Maestro da Orquestra Sinfônica da Bahia, o carioca Carlos Prazeres também homenageou o conterrâneo para A TARDE: “Meu xará, vascaíno assim como eu, fez a passagem. Ele vai, mas serão eternas por aqui suas mais lindas canções, retrato de um povo, que por mais sofrido que seja, nunca deixa o amor em segundo plano. Viva nosso Tremendão, viva a música brasileira”.

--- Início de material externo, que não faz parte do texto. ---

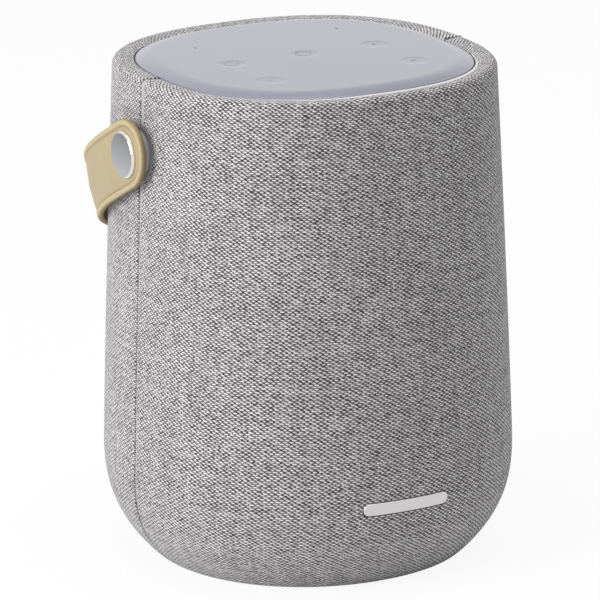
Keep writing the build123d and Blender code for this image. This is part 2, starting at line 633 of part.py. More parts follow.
def front_baffle():
    """Front board that carries the woofer and both tweeters."""
    board = box_between((-BAFFLE_HALF_X, -BAFFLE_FRONT, ENCLOSURE_BOTTOM),
                        (BAFFLE_HALF_X, -GASKET_FRONT, ENCLOSURE_TOP))
    board = fillet(board.edges().filter_by(Axis.Y), SCREW_BOSS_RADIUS)
    cut = 2 * BAFFLE_THICKNESS
    woofer_hole = WOOFER_RADIUS - WOOFER_FLANGE + LOOSE_FIT
    board -= facing_front(ring(0, woofer_hole, -cut, cut), 0, -BAFFLE_FRONT, WOOFER_Z)
    for x, z in driver_screw_ring(WOOFER_RADIUS - WOOFER_FLANGE / 2):
        board -= facing_back(screw_hole(cut), x, -BAFFLE_FRONT, WOOFER_Z + z)
    for side in (-1, 1):
        hole = ring(0, TWEETER_MOTOR_RADIUS + LOOSE_FIT, -cut, cut)
        board -= facing_front(hole, side * TWEETER_OFFSET, -BAFFLE_FRONT, TWEETER_Z)
    for x, z in baffle_screw_places():
        board -= facing_back(screw_hole(cut), x, -BAFFLE_FRONT, z)
    return board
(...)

Cantor baiano que faz um ótimo show só com repertório de Roberto & Erasmo, Dão não quer chorar a perda do ídolo, e sim, celebrar sua vida e obra: “Erasmo Carlos vive e viveu nas nossas casas. Suas canções têm cheiro, momentos e lugares. Com a força do seu canto, esquentou quartos e secou milhões de prantos. Aumenta o rádio e bota o som de Erasmo Carlos, pois o Tremendão merece muita festa”.
Filha de Itamar Assumpção, Anelis lembra que foi ele quem lhe apresentou as canções do Tremendão: “Foi meu pai que muito adorava Jovem Guarda, me trouxe o Erasmo, artista imenso. Bonito compreender essa trajetória e honrar na memória toda a contribuição deste Tremendão brasileiro”.
Em outra entrevista para A TARDE em 2013, este repórter e Erasmo encerraram uma longa conversa telefônica com o seguinte diálogo: “Erasmo, é sempre um prazer falar com você”. Erasmo respondeu: “Pô, pra mim também, que eu posso falar um monte de mentira e você acredita”, ao que rimos muito.
“Espero ouvir muito mais mentira do senhor, ainda”, afirmei. “Tá bom, bicho! Obrigado por tudo e fica com Deus”. Nós que agradecemos, Erasmo. Nós que agradecemos.